Restoring a policy or a keras model from a checkpoint

Hi!

How severe does this issue affect your experience of using Ray?

  • Medium: It contributes to significant difficulty to complete my task, but I can work around it.

The problem
During training I create checkpoints and export Keras models following the guidelines at Saving and Loading your RL Algorithms and Policies — Ray 2.3.0

path_to_checkpoint = algo.save()
policy = algo.get_policy()
policy.export_model(path_to_checkpoint + "/keras_model")

When I am trying to restore a policy I get a Runtime error from tf

    rllib_policy = Policy.from_checkpoint(checkpoint_dir + "/policies/default_policy")
  File "/home/sia/miniconda3/envs/ray2.3/lib/python3.9/site-packages/ray/rllib/policy/policy.py", line 269, in from_checkpoint
    return Policy.from_state(state)
  File "/home/sia/miniconda3/envs/ray2.3/lib/python3.9/site-packages/ray/rllib/policy/policy.py", line 302, in from_state
    return TFPolicy._tf1_from_state_helper(state)
  File "/home/sia/miniconda3/envs/ray2.3/lib/python3.9/site-packages/ray/rllib/policy/tf_policy.py", line 506, in _tf1_from_state_helper
    new_policy = pol_spec.policy_class(
  File "/home/sia/miniconda3/envs/ray2.3/lib/python3.9/site-packages/ray/rllib/algorithms/ppo/ppo_tf_policy.py", line 83, in __init__
    base.__init__(
  File "/home/sia/miniconda3/envs/ray2.3/lib/python3.9/site-packages/ray/rllib/policy/dynamic_tf_policy_v2.py", line 89, in __init__
    timestep, explore = self._init_input_dict_and_dummy_batch(existing_inputs)
  File "/home/sia/miniconda3/envs/ray2.3/lib/python3.9/site-packages/ray/rllib/policy/dynamic_tf_policy_v2.py", line 488, in _init_input_dict_and_dummy_batch
    ) = self._create_input_dict_and_dummy_batch(self.view_requirements, {})
  File "/home/sia/miniconda3/envs/ray2.3/lib/python3.9/site-packages/ray/rllib/policy/dynamic_tf_policy_v2.py", line 547, in _create_input_dict_and_dummy_batch
    input_dict[view_col] = get_placeholder(
  File "/home/sia/miniconda3/envs/ray2.3/lib/python3.9/site-packages/ray/rllib/utils/tf_utils.py", line 214, in get_placeholder
    return tf1.placeholder(
  File "/home/sia/miniconda3/envs/ray2.3/lib/python3.9/site-packages/tensorflow/python/ops/array_ops.py", line 3340, in placeholder
    raise RuntimeError("tf.placeholder() is not compatible with "
RuntimeError: tf.placeholder() is not compatible with eager execution.
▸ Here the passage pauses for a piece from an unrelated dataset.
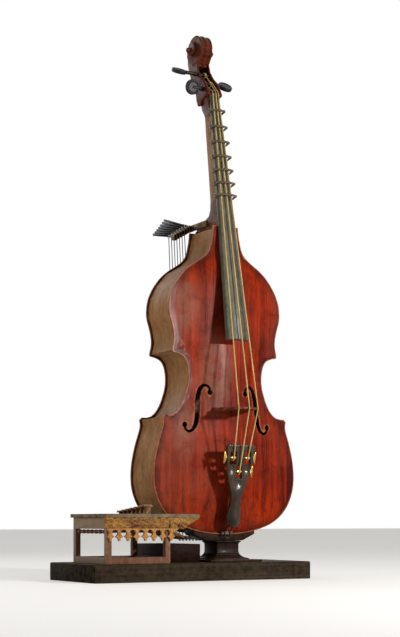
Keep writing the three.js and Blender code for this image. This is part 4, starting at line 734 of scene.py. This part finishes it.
def archedPlate(nodeName, edgePlane, outward):
    work = plainCopy(nodeName)
    roundOutline(work)
    rim = [edge for edge in sharpEdges(work, arching["rimAngle"])
           if all(riseAt(vert.co) < arching["flatRise"] for vert in edge.verts)]
    rimPoints = []
    for edge in rim:
        steps = max(1, round(edge.calc_length() / arching["rimStep"]))
        first, last = (vert.co.copy() for vert in edge.verts)
        rimPoints.extend(first.lerp(last, step / steps) for step in range(steps + 1))
    bevelEdges(work, rim, arching["rimBevel"], arching["rimSteps"])
    bmesh.ops.triangulate(work, faces=work.faces)
    cutFiner(work, arching["longest"])
    nearRim = kdtree.KDTree(len(rimPoints))
    for index, point in enumerate(rimPoints):
        nearRim.insert(point, index)
    nearRim.balance()
    rimLayer = work.verts.layers.float.new("rimNear")
    work.normal_update()
    for vert in work.verts:
        vert[rimLayer] = nearRim.find(vert.co)[2]
        rise = riseAt(vert.co)
        if rise < arching["flatRise"]:
            continue
        facing = [face.normal.y * outward for face in vert.link_faces]
        if max(facing) > arching["facing"]:
            vert.co.y = edgePlane + outward * rise
        elif min(facing) < -arching["facing"]:
            vert.co.y = edgePlane + outward * (rise - arching["thick"])
    return finishPiece(work, nodeName + "Plate", finishOf[slotOf[nodeName]], arching["smoothTo"])


standFor(archedPlate("belly", bellyEdge, -1), "belly")
standFor(archedPlate("back", backEdge, 1), "back")
print("plates made")


# Strings: the CAD course in short lengths, so that subdivision rounds it and its bends stay in place
stringCut = {"longest": 0.02, "smoothTo": 80}
for i in threes:
    course = plainCopy(f"string_{i}")
    cutFiner(course, stringCut["longest"])
    stringPiece = finishPiece(course, f"stringRounded{i}", guts["paleGut"], stringCut["smoothTo"])
    rounding = stringPiece.modifiers.new("round", "SUBSURF")
    rounding.levels = 1
    rounding.render_levels = 1
    standFor(stringPiece, f"string_{i}")
print("strings made")


# Rounded pieces: an even skin over the CAD solid, softened, then carved
def evenSkin(nodeName, cell, passes):
    work = mergedCopy(nodeName)
    rawMesh = bpy.data.meshes.new("rawShape")
    work.to_mesh(rawMesh)
    work.free()
    holder = bpy.data.objects.new("rawShape", rawMesh)
    bpy.context.collection.objects.link(holder)
    skin = holder.modifiers.new("skin", "REMESH")
    skin.mode = "VOXEL"
    skin.voxel_size = cell
    soften = holder.modifiers.new("soften", "SMOOTH")
    soften.factor = making["soften"]
    soften.iterations = passes
    shaped = bmesh.new()
    shaped.from_mesh(holder.evaluated_get(bpy.context.evaluated_depsgraph_get()).to_mesh())
    bpy.data.objects.remove(holder)
    shaped.normal_update()
    return shaped


# Head: the volute's flat steps rounded, and two flutes with a ridge between them on its outer band
head = {
    "cell": 0.0036, "passes": 7, "axisY": 0.1563, "axisZ": 3.673, "bandHalf": 0.043, "innermost": 0.084,
    "flute": 0.008, "facing": 0.5, "stepFrom": -40, "step": 35, "lowest": 0.07, "smoothTo": 70,
}
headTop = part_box("scroll_head")[1][2]
headSkin = evenSkin("scroll_head", head["cell"], head["passes"])
for vert in headSkin.verts:
    out = Vector((0, vert.co.y - head["axisY"], vert.co.z - head["axisZ"]))
    joinsNeck = vert.co.z < head["axisZ"] - head["lowest"] and vert.co.y > head["axisY"] - head["bandHalf"]
    if out.length < head["innermost"] or joinsNeck or vert.normal.dot(out.normalized()) < head["facing"]:
        continue
    turned = math.degrees(math.atan2(out.z, out.y))
    fromMiddle = (turned - head["stepFrom"]) % head["step"] - head["step"] / 2
    rounding = math.cos(math.radians(fromMiddle)) / math.cos(math.radians(head["step"] / 2))
    across = min(1.0, abs(vert.co.x - bodyMiddle) / head["bandHalf"])
    sunk = head["flute"] * math.sin(math.pi * across) ** 2
    vert.co += out * (rounding - 1) - out.normalized() * sunk
    vert.co.z = min(vert.co.z, headTop)
bmesh.ops.smooth_vert(headSkin, verts=headSkin.verts, factor=making["soften"],
                      use_axis_x=True, use_axis_y=True, use_axis_z=True)
standFor(finishPiece(headSkin, "scrollHead", woods["headWood"], head["smoothTo"]), "scroll_head")

# Pegs: the discs and collars rounded over
pegRounding = {"cell": 0.0026, "passes": 5, "smoothTo": 75}
for i in threes:
    pegSkin = evenSkin(f"peg_{i}", pegRounding["cell"], pegRounding["passes"])
    pegPiece = finishPiece(pegSkin, f"pegRounded{i}", woods["pegWood"], pegRounding["smoothTo"])
    standFor(pegPiece, f"peg_{i}")
print("head and pegs made")

# Tailpiece: a crowned stem with its bulb, and hollows below the rollers
tail = {
    "cell": 0.0034, "passes": 4, "foot": (0.2671, -0.2789, 0.3522), "tilt": math.radians(11.5),
    "halfWidths": [
        (0.0, 0.03), (0.05, 0.052), (0.1, 0.05), (0.19, 0.04), (0.29, 0.066), (0.4, 0.092), (0.56, 0.11),
    ],
    "crown": 0.016, "crownEnds": (0.26, 0.42), "bulb": 0.01, "bulbAt": 0.06, "bulbLong": 0.045,
    "hollows": [(-0.055, 0.405, 0.03), (0.055, 0.405, 0.03), (0.0, 0.31, 0.03)], "hollowDeep": 0.013,
    "hollowLong": 0.7, "facing": 0.5, "smoothTo": 75,
}


def tailHalfAt(up):
    for (low, halfLow), (high, halfHigh) in zip(tail["halfWidths"], tail["halfWidths"][1:]):
        if up <= high:
            return halfLow + (halfHigh - halfLow) * max(0.0, up - low) / (high - low)
    return tail["halfWidths"][-1][1]


tailUp = Vector((0, -math.sin(tail["tilt"]), math.cos(tail["tilt"])))
tailOut = Vector((0, -math.cos(tail["tilt"]), -math.sin(tail["tilt"])))
tailSkin = evenSkin("tailpiece", tail["cell"], tail["passes"])
for vert in tailSkin.verts:
    if vert.normal.dot(tailOut) < tail["facing"]:
        continue
    fromFoot = vert.co - Vector(tail["foot"])
    up, across = fromFoot.dot(tailUp), fromFoot.x
    crownFrom, crownTo = tail["crownEnds"]
    lower = min(1.0, max(0.0, (crownTo - up) / (crownTo - crownFrom)))
    crowned = max(0.0, 1 - (across / tailHalfAt(up)) ** 2)
    raised = tail["crown"] * lower * crowned
    raised += tail["bulb"] * crowned * math.exp(-((up - tail["bulbAt"]) / tail["bulbLong"]) ** 2)
    for hollowX, hollowUp, reach in tail["hollows"]:
        apart = math.hypot(across - hollowX, (up - hollowUp) * tail["hollowLong"])
        raised -= tail["hollowDeep"] * math.exp(-(apart / reach) ** 2)
    vert.co += tailOut * raised
standFor(finishPiece(tailSkin, "tailCarved", woods["tailWood"], tail["smoothTo"]), "tailpiece")
print("tailpiece made")

# Cornice: leaf relief on its moulded front, paler pendants below
cornice = {
    "bevel": 0.0016, "longest": 0.0065, "deep": 0.009, "leaf": 0.0629, "pendantTop": 0.344, "facing": 0.25,
    "curls": 80, "ground": 0.5, "veinShare": 0.3, "veinBend": 3.0, "curlShare": 0.5, "smoothTo": 60,
}
corniceCut = plainCopy("platform_cornice")
bevelEdges(corniceCut, sharpEdges(corniceCut, making["edge"]), cornice["bevel"], making["steps"])
bmesh.ops.triangulate(corniceCut, faces=corniceCut.faces)
cutFiner(corniceCut, cornice["longest"])
corniceCut.normal_update()
for vert in corniceCut.verts:
    if vert.normal.y > -cornice["facing"] or vert.co.z < cornice["pendantTop"]:
        continue
    turns = math.tau * vert.co.x / cornice["leaf"]
    bend = cornice["veinBend"] * math.sin(vert.co.z * math.tau / cornice["leaf"])
    veins = cornice["veinShare"] * math.sin(turns + bend)
    curls = cornice["curlShare"] * noise.noise(vert.co * cornice["curls"])
    vert.co.y += cornice["deep"] * (cornice["ground"] + veins + curls) * min(1.0, -vert.normal.y)
for face in corniceCut.faces:
    face.material_index = int(face.calc_center_median().z < cornice["pendantTop"])
cornicePiece = finishPiece(corniceCut, "corniceCarved", woods["carvedWood"], cornice["smoothTo"],
                           [woods["pendantWood"]])
standFor(cornicePiece, "platform_cornice")
print("cornice made")

# Neck: bare golden wood between the varnished heel and the varnished top
neckZones = {"heelTop": 2.535, "headFoot": 3.150, "slope": 0.35, "near": 1e-6}
neckCut = plainCopy("neck")


def splitNeck(height, slope):
    everything = neckCut.verts[:] + neckCut.edges[:] + neckCut.faces[:]
    bmesh.ops.bisect_plane(neckCut, geom=everything, dist=neckZones["near"],
                           plane_co=(bodyMiddle, 0, height), plane_no=(0, slope, 1))


for height in (neckZones["heelTop"], neckZones["headFoot"]):
    splitNeck(height, neckZones["slope"])
for face in neckCut.faces:
    middle = face.calc_center_median()
    level = middle.z + neckZones["slope"] * middle.y
    face.material_index = 0 if neckZones["heelTop"] < level < neckZones["headFoot"] else 1
neckPiece = finishPiece(neckCut, "neckZoned", woods["neckWood"], others=[woods["heelWood"]])
standFor(neckPiece, "neck")
print("neck made")


# Stage: pale floor, light and camera
floorSpec = dict(size=60, colour=linear(238, 236, 232), lift=0.42, rough=0.8)
floorMesh = bmesh.new()
bmesh.ops.create_grid(floorMesh, x_segments=1, y_segments=1, size=floorSpec["size"])
floorMaterial, floorTree, floorShader, _ = bareMaterial("paleFloor")
floorShader.inputs["Base Color"].default_value = floorSpec["colour"]
floorShader.inputs["Roughness"].default_value = floorSpec["rough"]
floorShader.inputs["Emission Color"].default_value = floorSpec["colour"]
seenFloor = floorTree.nodes.new("ShaderNodeLightPath")
floorLift = mathNode(floorTree, "MULTIPLY", seenFloor.outputs["Is Camera Ray"], floorSpec["lift"])
floorTree.links.new(floorLift, floorShader.inputs["Emission Strength"])
floorPiece = finishPiece(floorMesh, "paleFloor", floorMaterial)

lampSpecs = [
    dict(name="keyLamp", place=(3.4, -7.0, 2.7), aim=(0.1, 0, 1.9), size=0.5, power=500),
    dict(name="fillLamp", place=(-6.2, 0.9, 2.6), aim=(0, 0, 1.6), size=2.5, power=100),
    dict(name="rimLamp", place=(-1.5, 5.5, 5.0), aim=(0, 0, 2.0), size=3.0, power=60),
]
for spec in lampSpecs:
    lampData = bpy.data.lights.new(spec["name"], "AREA")
    lampData.shape = "SQUARE"
    lampData.size = spec["size"]
    lampData.energy = spec["power"]
    lamp = bpy.data.objects.new(spec["name"], lampData)
    lamp.location = spec["place"]
    aimed = Vector(spec["aim"]) - Vector(spec["place"])
    lamp.rotation_euler = aimed.to_track_quat("-Z", "Y").to_euler()
    bpy.context.collection.objects.link(lamp)

worldSpec = dict(light=0.155, seen=1.0, colour=(1, 1, 1, 1))
world = bpy.data.worlds.new("studio")
bpy.context.scene.world = world
world.use_nodes = True
worldTree = world.node_tree
worldTree.nodes.clear()
worldOut = worldTree.nodes.new("ShaderNodeOutputWorld")
sky = worldTree.nodes.new("ShaderNodeBackground")
rays = worldTree.nodes.new("ShaderNodeLightPath")
bounced = mathNode(worldTree, "MAXIMUM", rays.outputs["Is Glossy Ray"], rays.outputs["Is Transmission Ray"])
seenBy = mathNode(worldTree, "MAXIMUM", rays.outputs["Is Camera Ray"], bounced)
strength = spreadNode(worldTree, seenBy, 0, 1, (worldSpec["light"], worldSpec["seen"]))
sky.inputs["Color"].default_value = worldSpec["colour"]
worldTree.links.new(strength, sky.inputs["Strength"])
worldTree.links.new(sky.outputs[0], worldOut.inputs[0])

cameraSpec = dict(
    place=(-4.699, -8.289, 0.386), azimuth=30.40, level=90, lens=126, sensor=36,
    shift=(0.0047, 0.509), far=200,
)
cameraData = bpy.data.cameras.new("viewCamera")
cameraData.sensor_fit = "HORIZONTAL"
cameraData.sensor_width = cameraSpec["sensor"]
cameraData.lens = cameraSpec["lens"]
cameraData.shift_x, cameraData.shift_y = cameraSpec["shift"]
cameraData.clip_end = cameraSpec["far"]
viewCamera = bpy.data.objects.new("viewCamera", cameraData)
viewCamera.location = cameraSpec["place"]
viewCamera.rotation_euler = (math.radians(cameraSpec["level"]), 0, math.radians(-cameraSpec["azimuth"]))
bpy.context.collection.objects.link(viewCamera)
bpy.context.scene.camera = viewCamera
bpy.context.scene.view_settings.view_transform = "Standard"
print("stage set")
The workaround is to restore an algorithm from a checkpoint, and then get a policy from it. It works fine, but I do not need the entire algorithm but only a policy from it.
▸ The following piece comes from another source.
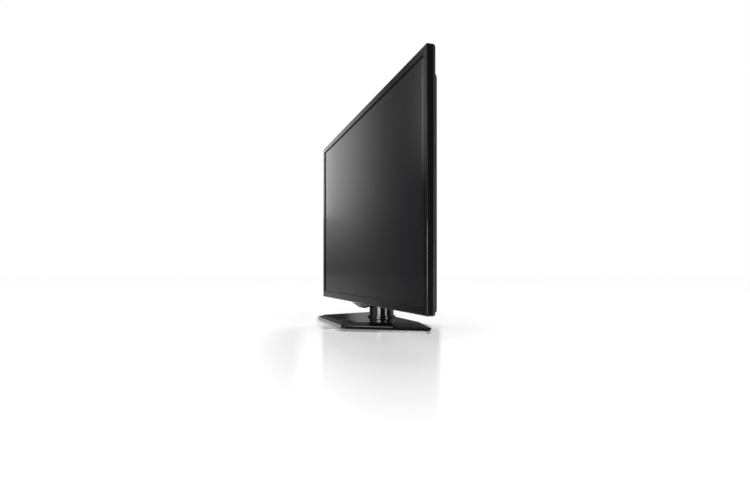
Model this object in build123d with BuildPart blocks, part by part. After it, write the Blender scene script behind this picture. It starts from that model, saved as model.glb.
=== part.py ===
"""Flat screen television on a swivel stand, in millimetres.

X runs to the viewer's right, Y away from the viewer, Z up. The origin lies on the
surface that the foot stands on, under the middle of the foot. A depth is measured
backwards from the front face of the set, a height upwards from that surface.
"""
import os

from build123d import *

os.makedirs("parts", exist_ok=True)

# Driving sizes of the set
panel_width = 973.0
panel_height = 564.0
set_depth = 78.0
panel_bottom = 56.0
bezel_side = 20.5
bezel_top = 18.0
bezel_bottom = 22.0
moulding_wall = 2.5

# Driving sizes of the foot, the neck and where the set stands over them
foot_depth = 206.0
foot_front_width = 304.0
foot_back_width = 560.0
foot_top = 15.0
foot_set_forward = 93.5
neck_depth = 69.0
neck_radius = 36.0

# Clearances and the overrun of a cut
seat_gap = 0.3
part_gap = 0.5
running_gap = 0.05
overrun = 1.0

# Places worked out from the driving sizes
front_y = foot_set_forward - foot_depth / 2
half_width = panel_width / 2
panel_top = panel_bottom + panel_height
panel_mid = panel_bottom + panel_height / 2
screen_width = panel_width - 2 * bezel_side
screen_height = panel_height - bezel_top - bezel_bottom
screen_low = panel_bottom + bezel_bottom
screen_mid = screen_low + screen_height / 2
neck_y = front_y + neck_depth


def at_depth(depth):
    """Upright plane that faces the viewer, its own y up, at a depth in the set."""
    return Plane.XZ.offset(-(front_y + depth))


def at_height(height):
    """Level plane at a height above the surface that the foot stands on."""
    return Plane.XY.offset(height)


def block(width, height, places, front, back, mode=Mode.ADD):
    """Upright blocks from one depth to another, at places given as (x, height)."""
    with BuildSketch(at_depth(back)) as outline:
        with Locations(*places):
            Rectangle(width, height)
    extrude(outline.sketch, amount=back - front, mode=mode)


def post(radius, places, front, back, mode=Mode.ADD):
    """Round posts or bores along the depth, at places given as (x, height)."""
    with BuildSketch(at_depth(back)) as outline:
        with Locations(*places):
            Circle(radius)
    extrude(outline.sketch, amount=back - front, mode=mode)


def pillar(radius, places, low, high, mode=Mode.ADD):
    """Upright round pillars or bores, at places given as (x, y)."""
    with BuildSketch(at_height(low)) as outline:
        with Locations(*places):
            Circle(radius)
    extrude(outline.sketch, amount=high - low, mode=mode)


def upright_rectangle(depth, half, low, high, corner=0):
    """Upright rectangle, rounded at its corners, between two heights."""
    with BuildSketch(at_depth(depth)) as outline:
        with Locations((0, (low + high) / 2)):
            Rectangle(2 * half, high - low)
        if corner:
            fillet(outline.vertices(), radius=corner)
    return outline.sketch


def screen_rectangle(depth, grow):
    """Upright rectangle of the screen's visible area, grown on all four sides."""
    return upright_rectangle(
        depth, screen_width / 2 + grow, screen_low - grow, screen_low + screen_height + grow
    )


def save(builder, name):
    """Label a finished piece and write it under that name."""
    builder.part.label = name
    export_step(builder.part, f"parts/{name}.step")


# Front bezel: a ring with a side band and a rounded outer edge
bezel_front = 2.8
bezel_depth = 14.0
panel_corner = 4.5
bezel_edge_round = 2.2
window_chamfer = 0.6
bezel_core_corner = panel_corner - moulding_wall

with BuildPart() as front_bezel:
    band = upright_rectangle(bezel_depth, half_width, panel_bottom, panel_top, panel_corner)
    extrude(band, amount=bezel_depth)
    fillet(front_bezel.edges().group_by(Axis.Y)[0], radius=bezel_edge_round)
    core = upright_rectangle(
        bezel_depth,
        half_width - moulding_wall,
        panel_bottom + moulding_wall,
        panel_top - moulding_wall,
        bezel_core_corner,
    )
    extrude(core, amount=bezel_depth - bezel_front, mode=Mode.SUBTRACT)
    extrude(screen_rectangle(bezel_front, 0), amount=bezel_front, mode=Mode.SUBTRACT)
    window_edges = front_bezel.edges().group_by(Axis.Y)[0]
    inner_edges = [
        edge
        for edge in window_edges
        if abs(edge.center().X) < screen_width / 2 + window_chamfer
        and abs(edge.center().Z - screen_mid) < screen_height / 2 + window_chamfer
    ]
    chamfer(inner_edges, length=window_chamfer)
save(front_bezel, "front_bezel")

# Screen: the liquid crystal cell, held by its edge behind the bezel
cell_overlap = 7.0
cell_thickness = 2.0
cell_front = bezel_front + seat_gap
cell_back = cell_front + cell_thickness

with BuildPart() as lcd_panel:
    extrude(screen_rectangle(cell_back, cell_overlap), amount=cell_thickness)
save(lcd_panel, "lcd_panel")

# Panel frame: a moulded ring with a ledge between the cell and the films
ledge_front = cell_back + seat_gap
ledge_thickness = 1.0
ledge_reach = 1.5
frame_back = bezel_depth - part_gap
frame_wall_grow = cell_overlap + part_gap

with BuildPart() as panel_frame:
    ring = upright_rectangle(
        frame_back,
        half_width - moulding_wall - part_gap,
        panel_bottom + moulding_wall + part_gap,
        panel_top - moulding_wall - part_gap,
        bezel_core_corner,
    )
    extrude(ring, amount=frame_back - cell_front)
    extrude(
        screen_rectangle(frame_back, frame_wall_grow), amount=frame_back - cell_front, mode=Mode.SUBTRACT
    )
    ledge_back = ledge_front + ledge_thickness
    extrude(screen_rectangle(ledge_back, frame_wall_grow + overrun), amount=ledge_thickness)
    extrude(
        screen_rectangle(ledge_back, ledge_reach), amount=ledge_thickness, mode=Mode.SUBTRACT
    )
save(panel_frame, "panel_frame")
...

I thought that I could also use a TensorFlow model for inference. I can successfully get it using tf.saved_model.load(checkpoint_dir + "/keras_model/"). But the issue is that predictions from a policy and a model are different. Ok policy is stochastic so they should not be exactly the same, but predictions were very different. At first, I thought that it is due to some default wrappers, but when I compared model weights from a policy and a model they were also different. Also, for different checkpoints sometimes weights are almost the same, but sometimes they differ a lot.

So, the question is how to properly restore a model or a policy from a checkpoint without the RLLIB algorithm initialization.

Environment info / some configs
Python: 3.9.16
Tensorflow: 2.11.0
Ray: 2.3.0
Ray algorithm is PPO, the framework is tf (tf2 with tracing raises an error during getting is_training from input_dict in forward method of TFModelV2, so it is also an issue, but I do not use it currently and since PPO is an on policy it should not be a huge problem I believe), and the model is a custom subclassing Keras model.

I have prepared an example derived from ray/custom_env.py at master · ray-project/ray · GitHub to reproduce the errors I mentioned. - rllib-env-model/rllib_env_model.ipynb at main · shmyak-ai/rllib-env-model · GitHub

The problem is in a subclass Keras model. So far I have found two requirements to use subclassing:

  1. A model instance must be called self.base_model to be saved,
  2. The model should be run once during initialization.